Intervention de Antoine Savignat

Séance en hémicycle du lundi 2 novembre 2020 à 9h00
Projet de loi de finances pour 2021 — Justice

Photo issue du site de l'Assemblée nationale ou de WikipediaAntoine Savignat :

Comme j'ai eu l'occasion de le dire à votre prédécesseur, Bercy a définitivement la main, ministère régalien ou pas, justice ou pas. Oui, le budget est en hausse. Oui, c'est mieux qu'une diminution des moyens affectés à la justice. Oui, cela permettra des progrès. Mais est-ce suffisant ? La réponse est non, évidemment, et vous le savez. Comme vous nous l'avez dit vous-même en commission il y a quelques jours, vous auriez préféré nous présenter un budget de 10 milliards, ce qui prouve bien que vous savez ce budget insuffisant.

Non, monsieur le ministre, nous n'aurions pas préféré que vous nous présentiez un budget en déficit. Cela est impossible puisque premièrement – et c'est une règle de comptabilité budgétaire – , il n'y a aucun poste relatif aux recettes à mettre en face des dépenses, deuxièmement, les moyens mis à disposition ne peuvent couvrir les besoins réels : il y a de fait un déficit. L'inquiétude est grande, les moyens sont insuffisants et les réformes et autres expérimentations se multiplient, venant grever un budget qui ne les avait pas anticipées et encore moins prévues.

La crise sanitaire a fortement ralenti le processus judiciaire au printemps dernier et la réforme de la justice des mineurs va générer dans sa phase transitoire un surcroît de travail et un besoin en personnels qui n'avaient pas été envisagés dans la loi de programmation. L'extension, à moyens constants, de l'expérimentation de la nouvelle juridiction que sont les cours criminelles accaparera elle aussi des magistrats, des greffiers et des salles au détriment d'autres activités, dont celles des cours d'assises qu'elles sont pourtant censées désengorger. La lutte contre les violences intrafamiliales, déclarée priorité nationale, ce dont nous ne pouvons que nous féliciter, nécessitera elle aussi, si l'on veut des résultats, d'importants moyens humains et financiers, notamment pour la généralisation de bracelet anti-rapprochement, pour laquelle rien n'a été provisionné.

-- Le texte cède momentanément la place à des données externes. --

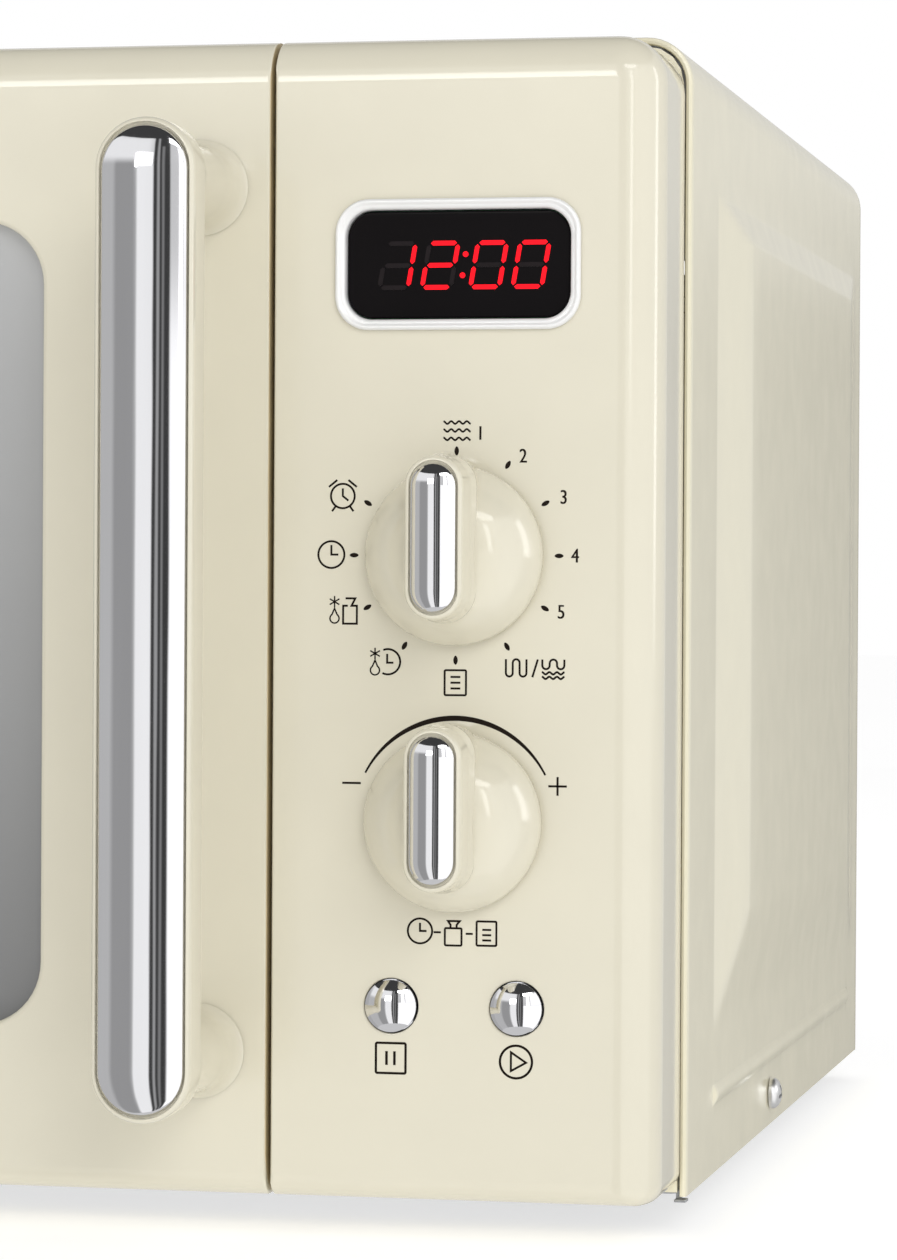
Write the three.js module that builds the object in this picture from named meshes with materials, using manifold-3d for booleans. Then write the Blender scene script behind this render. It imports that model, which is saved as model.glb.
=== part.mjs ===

La justice de proximité que vous appelez de vos voeux, et que nous souhaitons, ne sera effective qu'à condition de lui consacrer des moyens. Il en va de même pour la multiplication des travaux d'intérêt général, dont l'encadrement sera extrêmement onéreux. Nos prisons sont indignes, vous le savez, vous n'avez eu de cesse de le répéter à juste titre. Il faut en construire et cela coûte cher. L'accès de tous à la justice, alors que les procédures avec représentation obligatoire par un avocat se multiplient, doit être financé justement pour permettre à l'ensemble des professionnels du droit d'en vivre dignement, vous le savez mieux que quiconque.

Vous vous retrouvez face à un budget sans marges de manoeuvre, face à des choix cornéliens, et finalement face à une impossibilité totale de faire évoluer les choses. Monsieur le ministre, ce budget était déjà insuffisant en 2018 lorsqu'il a été construit, insuffisant en 2019 lorsqu'il a été voté : comment voulez-vous qu'il devienne satisfaisant aujourd'hui ? La loi de programmation est appliquée, c'est bien, mais est-ce raisonnable ? Nous ne voulons pas faire le procès du passé. De multiples raisons ont présidé à son vote et à la détermination des fonds à affecter pour les années à venir. Nous ne voterons pas ce budget, non par défiance mais simplement parce que nous ne pouvons trouver satisfaisant ce qui ne l'est pas. Nous ne voterons pas ce budget, qui partage le même objectif que la loi de programmation pour la justice que nous n'avions pas votée, d'autant que les insuffisances sont encore plus nombreuses. Ce n'est pas raisonnable. C'est à vos côtés que nous porterons le combat pour notre justice, en mettant sans cesse le doigt sur les impérieuses nécessités qui lui sont attachées afin qu'elle fonctionne bien, pour tous, et non en nous accommodant des subsides accordés par Bercy. Se satisfaire aujourd'hui de l'insuffisant, c'est préparer des lendemains qui pleurent.